There aren’t enough medical professionals trained to perform examinations for rape kits in Massachusetts, according to a study by the Government Accountability Office.
Massachusetts was among six states (Florida, Colorado, Nebraska, Wisconsin and Oregon were the others) that were studied by the office. Officials in all six states told the GOA that the number of examiners available didn’t meet he need, especially in rural areas.
Issues included limited availability of training, a low retention rate for examiners, and a lack of support from hospitals, who may not want to cover the costs of training or retaining examiners.
Massachusetts has an estimated 141 sexual assault examiners, according to the study. That’s about 2 for every 100,000 people — lower than the rates of the more rural Nebraska and Oregon, which had 3.2 and 3.5 per 100,000, respectively.
Known also as Sexual Assault Nurse Examiners, or SANEs, the medical professionals collect fluids and hairs, document injuries and provide treatment to rape victims.

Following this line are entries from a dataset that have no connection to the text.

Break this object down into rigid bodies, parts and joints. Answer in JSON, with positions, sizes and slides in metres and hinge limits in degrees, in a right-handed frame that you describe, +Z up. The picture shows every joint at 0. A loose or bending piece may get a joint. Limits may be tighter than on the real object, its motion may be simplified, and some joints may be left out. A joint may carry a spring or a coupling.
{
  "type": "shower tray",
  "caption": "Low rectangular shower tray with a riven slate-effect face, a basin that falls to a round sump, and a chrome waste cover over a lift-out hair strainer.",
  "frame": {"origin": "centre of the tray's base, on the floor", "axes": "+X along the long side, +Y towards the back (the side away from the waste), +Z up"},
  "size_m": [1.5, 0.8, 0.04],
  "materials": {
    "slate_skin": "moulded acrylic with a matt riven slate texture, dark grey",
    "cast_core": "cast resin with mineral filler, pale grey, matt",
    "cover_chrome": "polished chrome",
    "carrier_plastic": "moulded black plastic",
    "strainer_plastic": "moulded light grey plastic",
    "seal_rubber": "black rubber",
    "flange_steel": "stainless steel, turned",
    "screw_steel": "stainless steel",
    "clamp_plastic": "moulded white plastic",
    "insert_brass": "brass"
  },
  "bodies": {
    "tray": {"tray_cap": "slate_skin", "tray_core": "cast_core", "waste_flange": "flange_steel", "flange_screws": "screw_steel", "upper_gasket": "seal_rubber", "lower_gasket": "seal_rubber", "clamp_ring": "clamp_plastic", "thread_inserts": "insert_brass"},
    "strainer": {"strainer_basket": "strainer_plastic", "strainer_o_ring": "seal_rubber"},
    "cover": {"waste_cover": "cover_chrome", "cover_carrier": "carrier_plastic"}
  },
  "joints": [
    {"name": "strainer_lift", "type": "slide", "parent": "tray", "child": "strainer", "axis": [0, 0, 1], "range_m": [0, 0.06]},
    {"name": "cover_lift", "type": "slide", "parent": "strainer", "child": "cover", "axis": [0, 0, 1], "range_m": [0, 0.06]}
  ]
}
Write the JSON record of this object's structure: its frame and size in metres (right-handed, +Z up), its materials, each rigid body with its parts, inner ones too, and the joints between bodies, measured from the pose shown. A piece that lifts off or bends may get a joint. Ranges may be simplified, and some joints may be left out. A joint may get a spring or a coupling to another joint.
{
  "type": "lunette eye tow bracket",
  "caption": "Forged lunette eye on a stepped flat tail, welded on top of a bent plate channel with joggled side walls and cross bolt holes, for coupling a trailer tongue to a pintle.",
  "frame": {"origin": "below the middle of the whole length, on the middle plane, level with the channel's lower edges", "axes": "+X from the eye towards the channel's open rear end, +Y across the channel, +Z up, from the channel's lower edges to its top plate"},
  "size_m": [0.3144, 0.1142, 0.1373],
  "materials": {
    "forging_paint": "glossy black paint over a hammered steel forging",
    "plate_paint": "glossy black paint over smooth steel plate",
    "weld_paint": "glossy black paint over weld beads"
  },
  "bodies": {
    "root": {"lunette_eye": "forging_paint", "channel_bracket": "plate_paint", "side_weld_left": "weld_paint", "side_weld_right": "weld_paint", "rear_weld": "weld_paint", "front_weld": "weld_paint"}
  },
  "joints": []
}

The entire process can take up to four hours.
In Massachusetts, SANEs are available by beeper within an hour, according to the Department of Public Health.
State agencies here have mostly eliminated the backlog of untested rape kits that has plagued other states, The Boston Globe reported in September. A state audit of 75 police departments found that most had no untested rape kits. Last year, the state crime lab had 172 kits waiting to be analyzed.